Gemäß § 4 ZustG ist die Betriebsstätte eine Abgabestelle, das heißt, ein Ort, an dem die Sendung dem Empfänger zugestellt werden darf. Dies bedeutet zunächst, daß die Zustellung nur an einer derartigen Abgabestelle gesetzmäßig ist und dort die Entgegennahme der Sendung vom Empfänger nicht verweigert werden darf (siehe Walter-Mayer, Das österreichische Zustellrecht, Anm. 5 zu § 4 ZustG). Die Bestimmung des § 17 ZustG normiert als zusätzliche Voraussetzung für die Hinterlegung an der Abgabestelle, daß "der Zusteller Grund zur Annahme hat", daß sich der Empfänger regelmäßig an der Abgabestelle aufhält.
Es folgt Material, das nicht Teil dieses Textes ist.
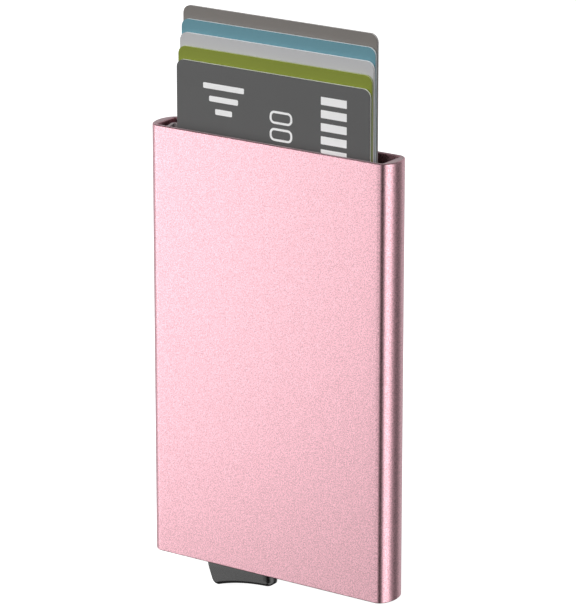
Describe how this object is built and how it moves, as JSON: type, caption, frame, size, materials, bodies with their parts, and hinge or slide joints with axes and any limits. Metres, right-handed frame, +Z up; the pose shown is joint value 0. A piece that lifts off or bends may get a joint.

Wiederin legt in "Zustellung bei Abwesenheit des Empfängers" (ZfV 1988, 222 ff sowie 375 ff !376 f ) an Hand der einen Hinweis auf die bisherige Rechtslage enthaltenden Erläuternden Bemerkungen zu § 17 sowie der den (tatsächlichen) regelmäßigen Aufenthalt des Empfängers für die Zulässigkeit der Hinterlegung unterstellenden Erläuternden Bemerkungen zu § 18 (162 BlgNR XV GP 11) sowie des Ausschußberichtes zu § 16 (1050 BlgNR XV GP 2) überzeugend dar, daß für die Zulässigkeit der Hinterlegung nicht der subjektive Eindruck des Zustellers entscheidend ist; es ist vielmehr darauf abzustellen, ob sich der Empfänger tatsächlich regelmäßig an der Abgabestelle aufhält (vgl. auch EvBl 1988/22). Ein derartiger regelmäßiger Aufenthalt liegt auch dann nicht vor, wenn der Empfänger, wie im vorliegenden Fall, die Betriebsstätte nur gelegentlich in unregelmäßigen Abständen aufsucht - diese Aufenthaltsfrequenz liegt noch unter der des von Wiederin aaO 228 als Grenzfall für die Beständigkeit des Aufenthaltes in einer Wohnung angeführten Wochenpendlers (vgl. auch Berchtold, Zustellgesetz 32) -, den Schwerpunkt seiner Tätigkeit und seinen regelmäßigen Aufenthaltsort aber an einem anderen weit entfernten Ort hat. Kam aber die Betriebsstätte mangels eines regelmäßigen Aufenthaltes des Beklagten als Abgabestelle für eine Hinterlegung nicht in Frage, dann konnte die Zustellung nicht gemäß § 17 Abs 3 ZustG durch "Rückkehr" des Beklagten an die Abgabestelle während der Abholfrist wirksam werden, sondern nur durch tatsächliches Zukommen der Sendung gemäß § 7 ZustG saniert werden.

Dem Revisionsrekurs war daher ein Erfolg zu versagen. Die Entscheidung über die Rekurskosten beruht auf den §§ 40, 50 ZPO.